WHAT YOU NEED TO DO
Please quote every line word for word.

COLLECTED DATA
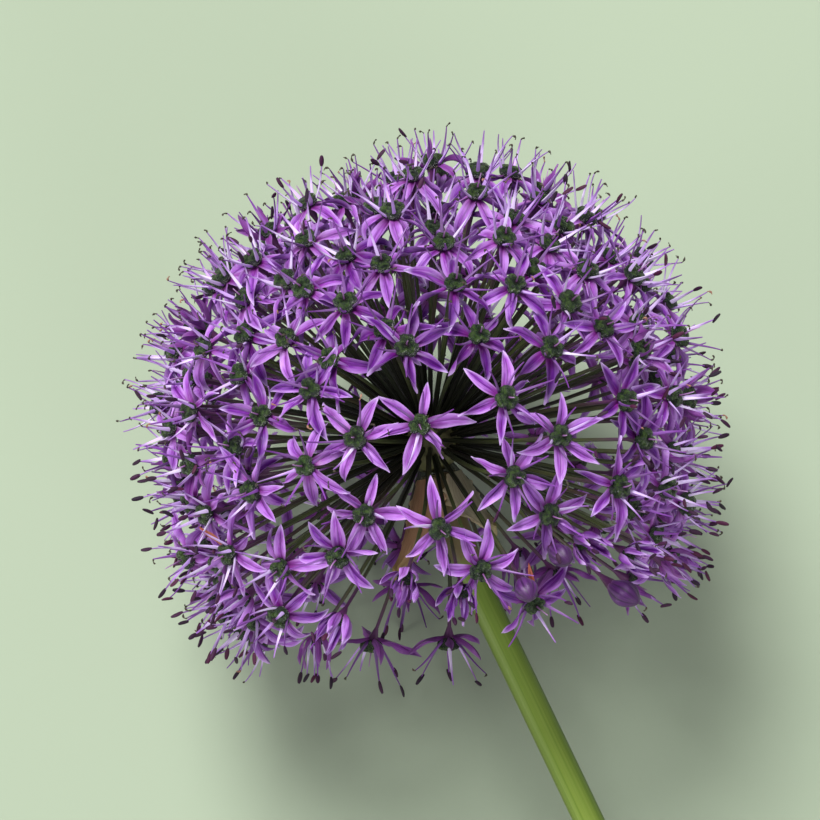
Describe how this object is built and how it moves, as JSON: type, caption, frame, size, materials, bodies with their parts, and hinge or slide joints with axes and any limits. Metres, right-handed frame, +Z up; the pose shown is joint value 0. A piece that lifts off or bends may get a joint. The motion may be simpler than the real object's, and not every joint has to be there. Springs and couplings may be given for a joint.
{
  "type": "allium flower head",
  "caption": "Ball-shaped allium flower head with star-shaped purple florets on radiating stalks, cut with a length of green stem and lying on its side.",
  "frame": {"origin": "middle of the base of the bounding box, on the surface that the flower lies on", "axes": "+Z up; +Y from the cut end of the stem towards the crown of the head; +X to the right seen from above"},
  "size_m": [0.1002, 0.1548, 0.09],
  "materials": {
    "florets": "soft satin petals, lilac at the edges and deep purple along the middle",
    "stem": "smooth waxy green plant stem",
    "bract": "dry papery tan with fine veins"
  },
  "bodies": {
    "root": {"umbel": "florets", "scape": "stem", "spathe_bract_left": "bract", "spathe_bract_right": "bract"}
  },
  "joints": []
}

COMPLETE RESPONSE
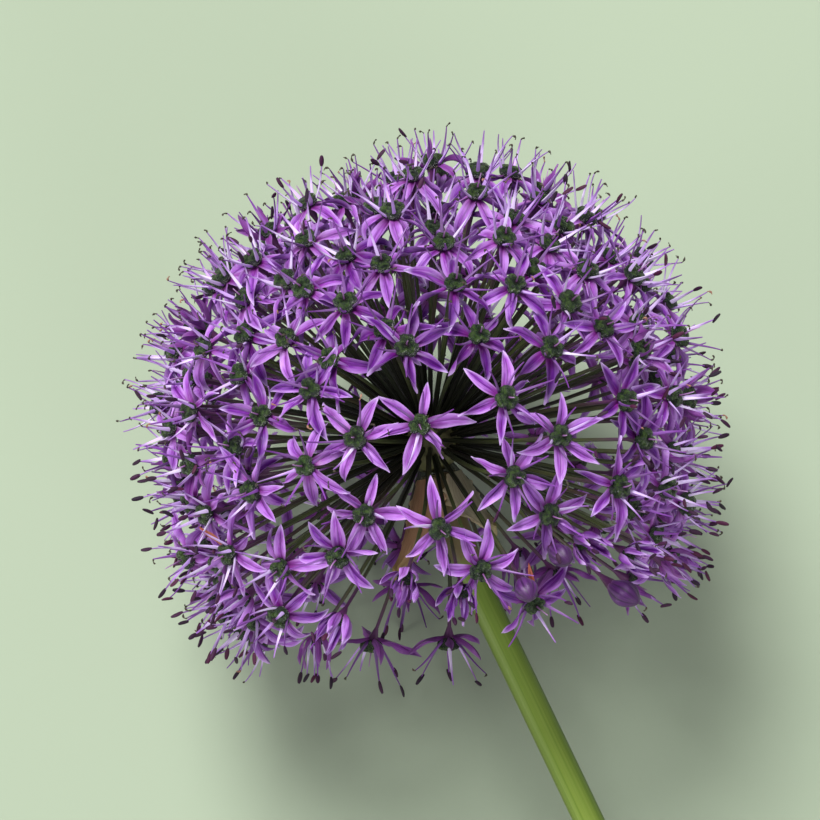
Describe how this object is built and how it moves, as JSON: type, caption, frame, size, materials, bodies with their parts, and hinge or slide joints with axes and any limits. Metres, right-handed frame, +Z up; the pose shown is joint value 0. A piece that lifts off or bends may get a joint. The motion may be simpler than the real object's, and not every joint has to be there. Springs and couplings may be given for a joint.
{
  "type": "allium flower head",
  "caption": "Ball-shaped allium flower head with star-shaped purple florets on radiating stalks, cut with a length of green stem and lying on its side.",
  "frame": {"origin": "middle of the base of the bounding box, on the surface that the flower lies on", "axes": "+Z up; +Y from the cut end of the stem towards the crown of the head; +X to the right seen from above"},
  "size_m": [0.1002, 0.1548, 0.09],
  "materials": {
    "florets": "soft satin petals, lilac at the edges and deep purple along the middle",
    "stem": "smooth waxy green plant stem",
    "bract": "dry papery tan with fine veins"
  },
  "bodies": {
    "root": {"umbel": "florets", "scape": "stem", "spathe_bract_left": "bract", "spathe_bract_right": "bract"}
  },
  "joints": []
}